Weyl Group Twists and Representations of Quantum Affine Borel Algebras

We define categories \(\varvec{\mathcal {O}}^{\varvec{w}}\) of representations of Borel subalgebras \(\varvec{\mathcal {U}}_{\!\varvec{q}}\varvec{\mathfrak {b}}\) of quantum affine algebras \(\varvec{\mathcal {U}}_{\!\varvec{q}}\hat{\varvec{\mathfrak {g}}}\), which come from the category \(\varvec{\mathcal {O}}\) twisted by Weyl group elements \(\varvec{w}\). We construct inductive systems of finite-dimensional \(\varvec{\mathcal {U}}_{\varvec{q}}\varvec{\mathfrak {b}}\)-modules twisted by \(\varvec{w}\), which provide representations in the category \(\varvec{\mathcal {O}}^{\varvec{w}}\). We also establish a classification of simple modules in these categories \(\varvec{\mathcal {O}}^{\varvec{w}}\).

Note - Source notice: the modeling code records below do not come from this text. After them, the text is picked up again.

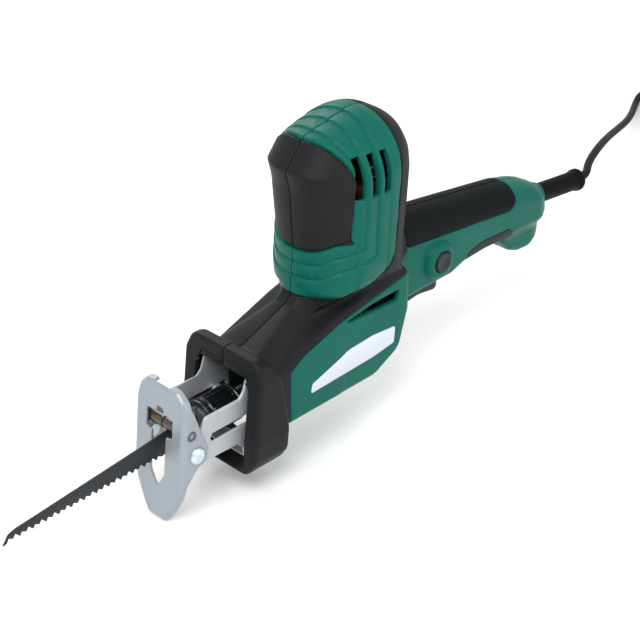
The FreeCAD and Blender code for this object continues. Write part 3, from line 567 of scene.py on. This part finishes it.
def form(x, y, z):
    """The whole moulded form without the collar."""
    body = both(polygon(y, z, BODY_SIDE), np.abs(x) - BODY_HALF, 5)
    nose = both(polygon(y, z, NOSE_SIDE), polygon(x, z, NOSE_FRONT), 4)
    half = HANDLE_HALF - 6 * ramp(80 - z, 12) * ramp(y - 185, 20) - 9 * np.clip((y - 218) / 21, 0, 1) ** 2
    handle = both(polygon(y, z, HANDLE_SIDE), np.abs(x) - half, 5 + 12 * ramp(z - 98, 40))
    handle = handle + 0.7 * ramp(y - 226 + 0.25 * (z - 90), 0.5)
    whole = either(body, nose, 3)
    whole = either(whole, tower(x, y, z), 7)
    along, lift = on_sleeve(y, z)
    boss = both(np.hypot(x, lift) - SLEEVE_BOSS_RADIUS, slab(along, -15, SLEEVE_BOSS_END), 2.0)
    return either(whole, either(handle, boss, 2), 6)


def pad_region(x, y, z):
    """The black pad on the tower's front, which ends at the first band edge."""
    return band_edge(x, y, z, BAND_EDGES[0], pad_rise(y))


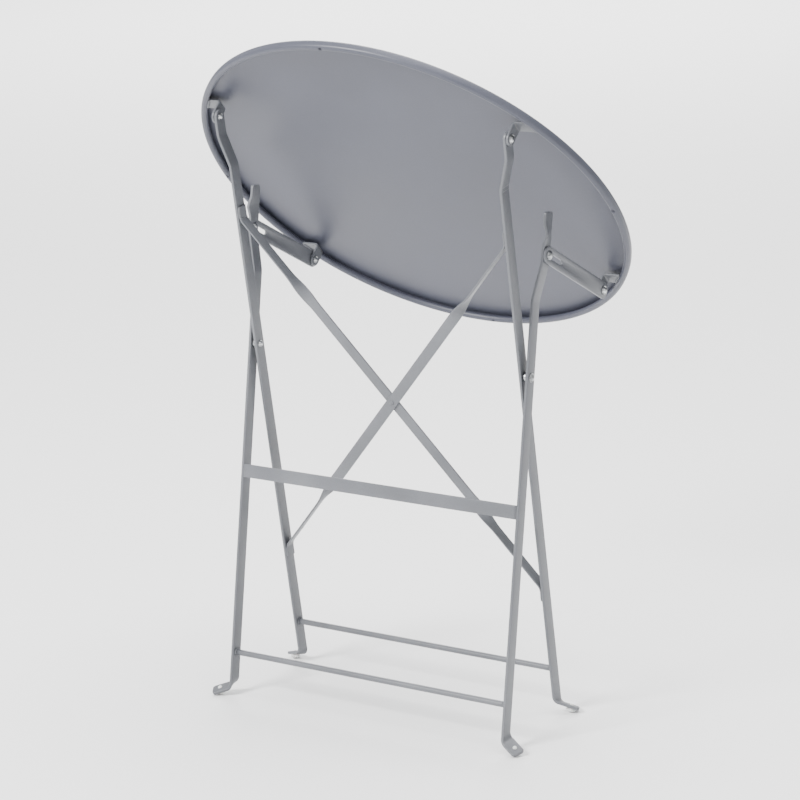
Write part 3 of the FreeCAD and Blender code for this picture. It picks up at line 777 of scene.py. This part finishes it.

We explore convergent phenomenon of \(\varvec{q}\)-characters of representations of quantum affine algebras, which conjecturally give the \(\varvec{q}\)-characters of representations in \(\varvec{\mathcal {O}}^{\varvec{w}}\). Furthermore, we propose a conjecture concerning the relationship between the category \(\varvec{\mathcal {O}}\) and the twisted category \(\varvec{\mathcal {O}}^{\varvec{w}}\), and we propose a possible connection with shifted quantum affine algebras.